What Good Documentation Looks Like

You don't need an elaborate system. The best approach is one you'll actually maintain. But some principles help:

Weekly cadence. As discussed in How to Remember Your Accomplishments for Performance Reviews, weekly hits the sweet spot. Fresh enough to capture detail, infrequent enough to be sustainable.

Outcome focus. Don't just record what you did. Record what resulted. Not "worked on checkout flow" but "reduced cart abandonment by 12%."

Context notes. Six months from now, you might not remember why something mattered. A sentence of context—"This was blocking the enterprise deal with Acme Corp"—transforms the entry.

Low friction. The harder it is to log, the less you'll do it. An email you reply to, a simple form, a plain text file. Convenience beats comprehensiveness.

The Premium: Five Minutes Per Week

Here's what this career insurance costs: approximately five minutes per week.

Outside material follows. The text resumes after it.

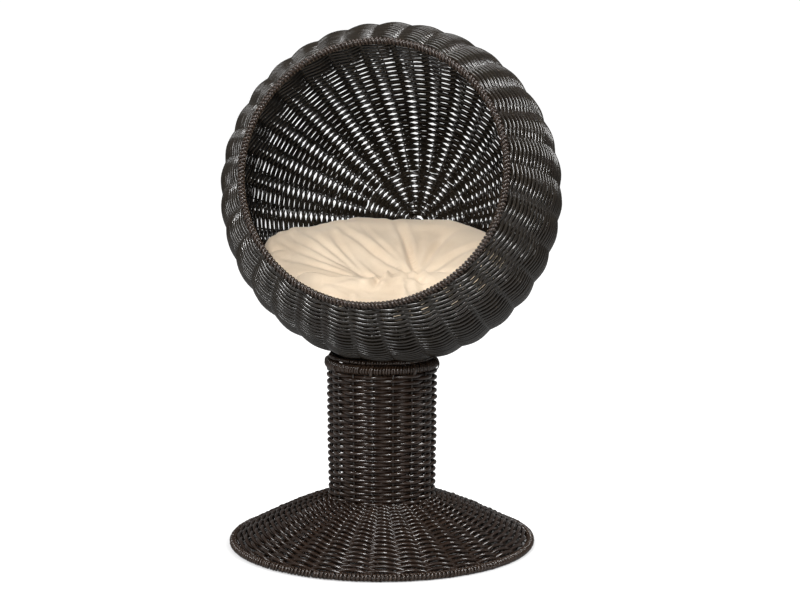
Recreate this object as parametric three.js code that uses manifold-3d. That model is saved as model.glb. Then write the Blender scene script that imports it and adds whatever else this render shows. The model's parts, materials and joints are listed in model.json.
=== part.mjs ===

That's less time than you spend waiting for builds. Less than your average meeting overrun. Less than the time you spend each week scrolling LinkedIn.

For that investment, you get a comprehensive record of your professional contributions, ready to deploy whenever you need it—expected or not.

You can maintain this in a text file, a note-taking app, or a dedicated tool. The format matters less than the consistency. What matters is that when the unexpected happens—and in a career spanning decades, it will—you're not scrambling.

Start Before You Need It

The defining feature of insurance is that you can't buy it when you need it. Fire insurance after the fire is worthless.

The same is true for career documentation. You can't reconstruct the last two years when you're laid off Monday. You can't remember your Q1 accomplishments when you're interviewing next week. The time to start is before the need is urgent.

Start this week. Not because disaster is imminent, but because you don't know when it's coming. Document one week of work. Then the next. Build the habit now, so the record is there when you need it.

Your career is probably your most valuable asset. It deserves at least as much protection as your car.